Majelis Pendidikan Dasar dan Menengah (Dikdasmen) Pimpinan Wilayah Muhammadiyah (PWM) Bali memetakan sejumlah risiko jika sekolah swasta digratiskan di tingkat SD dan SMP tanpa skema pendanaan yang jelas dari pemerintah.
Ketua Majelis Dikdasmen PWM Bali, Sugito, mengatakan sekolah swasta seperti milik Muhammadiyah memiliki peran strategis dalam menyediakan alternatif pendidikan berkualitas, terutama di daerah yang belum terjangkau sekolah negeri.
“Jika sekolah swasta diwajibkan gratis tanpa kompensasi penuh dari pemerintah, dikhawatirkan terjadi penurunan kualitas,” kata Sugito kepada infoBali, Kamis (29/5/2025).

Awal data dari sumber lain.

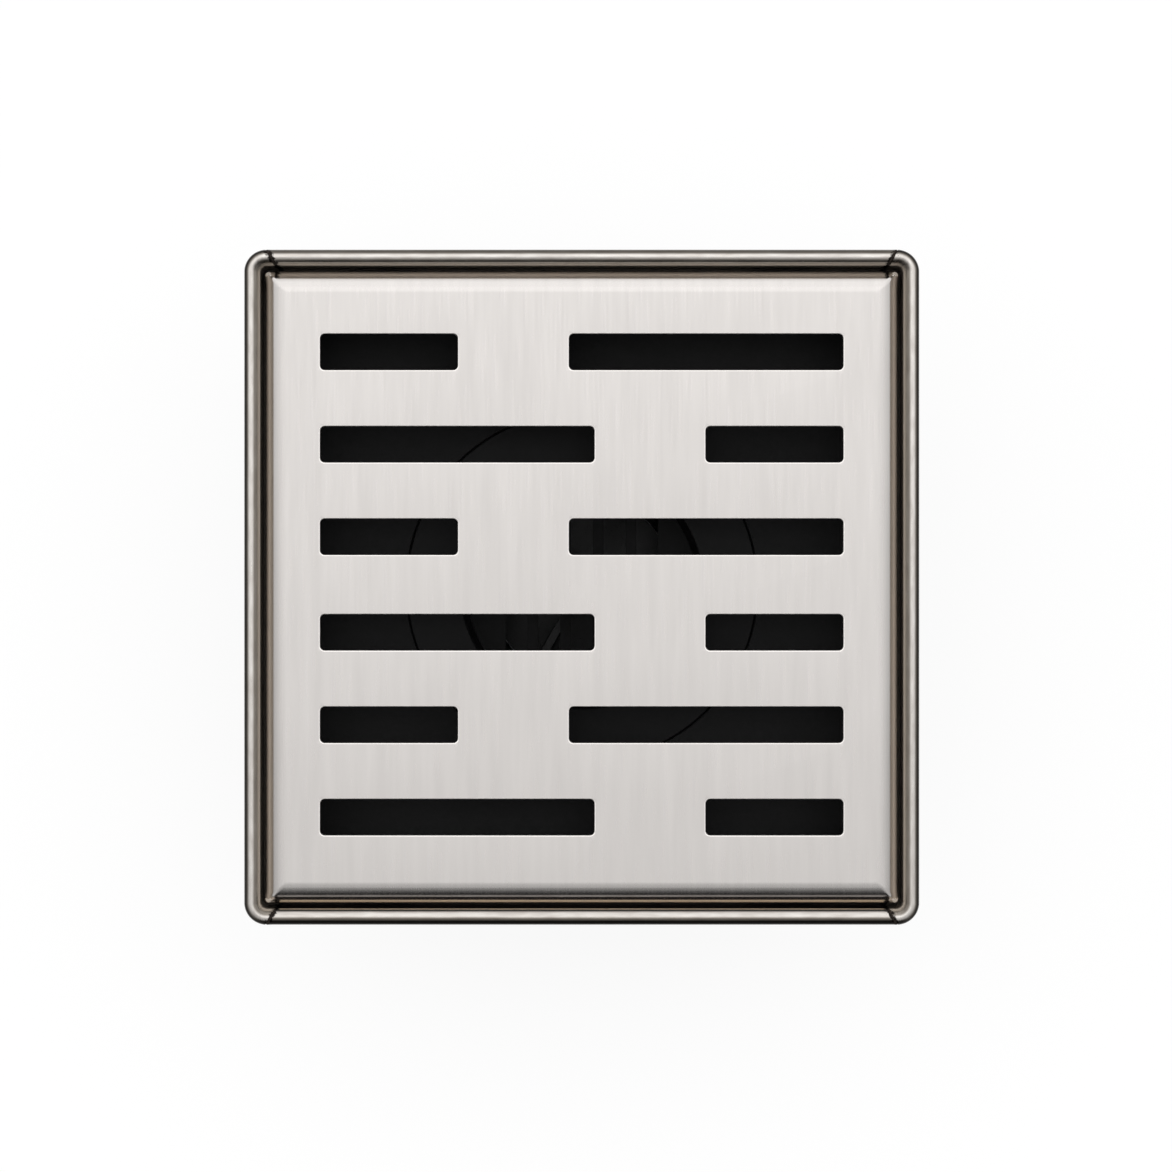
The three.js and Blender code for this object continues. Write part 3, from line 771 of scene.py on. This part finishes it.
class DRAIN_OT_pads(bpy.types.Operator):
    """Clips the four rubber pads on the folded edge"""

    bl_idname = "drain.pads"
    bl_label = "Rubber pads"

    def execute(self, context):
        for number in range(1, 5):
            node = f"grate_pad_{number}"
            low, high = box_mm(node)
            edge = box_mm("grate_plate")[0].z
            bm = bmesh.new()
            cuboid(bm, low, (high.x, high.y, edge))
            side = 1 if low.y > 0 else -1
            outer = side * box_mm("grate_plate")[1].y
            near, far = sorted((outer, outer - side * GRATE_SHEET))
            cuboid(bm, (low.x, low.y, edge), (high.x, near, high.z))
            cuboid(bm, (low.x, far, edge), (high.x, high.y, high.z))
            finish(bm, f"pad_{number}", "grate", [node], [rubber()], 30, 0.35)
        return {"FINISHED"}


def frame_profile():
    """The folded section of the frame: hemmed bead, wall, and a ledge turned inwards."""
    high = RIM
    ledge = box_mm("frame_rail_right")[0].z
    hem, bend = -7, 0.6
    middle = high - BEAD
    slit = BEAD - FRAME_SHEET
    turn = high - 2 * BEAD - bend
    centre = ledge + FRAME_SHEET + bend
    edge = high - LEDGE
    points = [(high, hem)]
    points += arc(middle, -BEAD, BEAD, 0, 180, 20)
    points += arc(turn, centre, bend, 0, -90, 4)
    points += [(edge, ledge + FRAME_SHEET), (edge, ledge)]
    points += arc(turn, centre, bend + FRAME_SHEET, -90, 0, 5)
    points += arc(middle, -BEAD, slit, 180, 0, 5)
    points += [(high - FRAME_SHEET, hem)]
    return points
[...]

Ia menjelaskan kebijakan tersebut bisa berdampak pada terbatasnya dana operasional untuk menggaji guru, menyediakan fasilitas, serta mengembangkan kurikulum. Bahkan, beberapa sekolah berpotensi tutup, khususnya sekolah kecil yang bergantung pada iuran siswa.
“Berkurangnya inovasi karena sekolah swasta biasanya lebih fleksibel dalam merespons kebutuhan lokal dibandingkan sekolah negeri,” jelas Sugito.
PWM Bali pun mendorong pemerintah merumuskan skema kompensasi yang rinci bagi sekolah swasta yang terdampak, termasuk mekanisme pencairan, besaran bantuan, dan syarat administratifnya.
“Termasuk besaran, waktu pencairan, dan syaratnya,” sambung Dosen Metodologi Penelitian Kuantitatif Pascasarjana di Sekolah Tinggi Ilmu Agama Islam Bali itu.
Sugito juga menyarankan pelibatan pemangku kepentingan dari Muhammadiyah dan asosiasi sekolah swasta dalam penyusunan regulasi turunan agar kebijakan tidak bertabrakan dengan kondisi riil di lapangan.
PWM Bali turut meminta agar sekolah swasta yang sudah mandiri dan memenuhi standar tetap diberi otonomi untuk memungut biaya pendidikan.
Menurut Sugito, tanpa kebijakan yang realistis dan terukur, sekolah swasta justru akan menanggung beban berat, terutama di wilayah pelosok yang belum memiliki sekolah negeri.
Sugito mencontohkan sekolah Muhammadiyah di Kabupaten Jembrana yang jumlah siswanya cenderung menurun meski telah digratiskan. Sekolah tersebut baru berdiri, namun kurang diminati masyarakat karena dianggap belum memiliki fasilitas dan mutu yang memadai.
“Seperti itulah. Maka pimpinan pusat (Muhammadiyah) saat ini tidak setuju sekolah Muhammadiyah gratis,” ungkapnya.
Ia menegaskan sekolah Muhammadiyah yang berbayar terbukti lebih maju dan unggul dari segi kualitas.
“Sedangkan sekolah Muhammadiyah yang gratis di daerah-daerah cenderung tidak berkembang bahkan terancam tutup karena tidak ada murid,” tegas Sugito.
Sugito menambahkan, Muhammadiyah tetap berkomitmen mendukung pendidikan berkualitas untuk semua, namun kebijakan yang diterapkan harus realistis dan tidak mengorbankan keberlanjutan sekolah swasta.
Sebelumnya, MK mengabulkan gugatan uji materi terhadap Undang-Undang Nomor 20 Tahun 2003 tentang Sistem Pendidikan Nasional. Dalam putusannya, MK menegaskan bahwa pemerintah pusat dan daerah wajib menjamin penyelenggaraan pendidikan dasar secara gratis tanpa pungutan.
Ketentuan ini berlaku baik untuk sekolah negeri maupun swasta yang menyelenggarakan pendidikan dasar.